Eicke's career now deviated from Concentration Camps and he was not involved with the camp service after 1940. His replacement as Inspector of Concentration Camps was Richard Glücks who answered to Oswald Pohl in the SS Office of Economics and Administration.

During the course of the war, Eicke and his division became known for unmatched brutality and several war crimes, including the murder of British POWs in Le Paradis in 1940, the murder of captured Soviet soldiers and the plundering and pillaging of several Soviet villages. The Totenkopf continued to show an unmatched ferocity, during the advance in 1941 as well as the summer offensive in 1942, the conquest of Kharkov, the Demyansk Pocket, and the defense of Warsaw and Budapest in early 1945. Eicke was a popular figure among his troops, gaining him the nickname "Papa Eicke".

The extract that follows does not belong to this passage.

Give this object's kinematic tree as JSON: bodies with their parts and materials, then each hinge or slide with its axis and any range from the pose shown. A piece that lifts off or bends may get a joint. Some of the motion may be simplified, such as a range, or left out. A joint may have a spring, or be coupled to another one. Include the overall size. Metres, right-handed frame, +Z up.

Eicke was killed on 26 February 1943, several months after being promoted to SS-Obergruppenführer (equivalent to general in the Allgemeine SS and also General in the Waffen-SS). While performing a battlefield reconnaissance during the opening stages of the Third Battle of Kharkov, his Fieseler Fi 156 Storch was shot down by Soviet troops 1 kilometer southwest of Artelnoje (near Oryol). An assault group from the division recovered the bodies of Eicke, the pilot and SS-Hauptsturmführer Friedrich from enemy territory. Eicke was portrayed in the Axis press as a hero, and soon after his death one of the Totenkopf's infantry regiments received the honorific cuff-title Theodor Eicke.

Eicke married Bertha Schwebel on 26 December 1914. They had two children, Irma, born on 5 April 1916, and Hermann, born on 4 May 1920.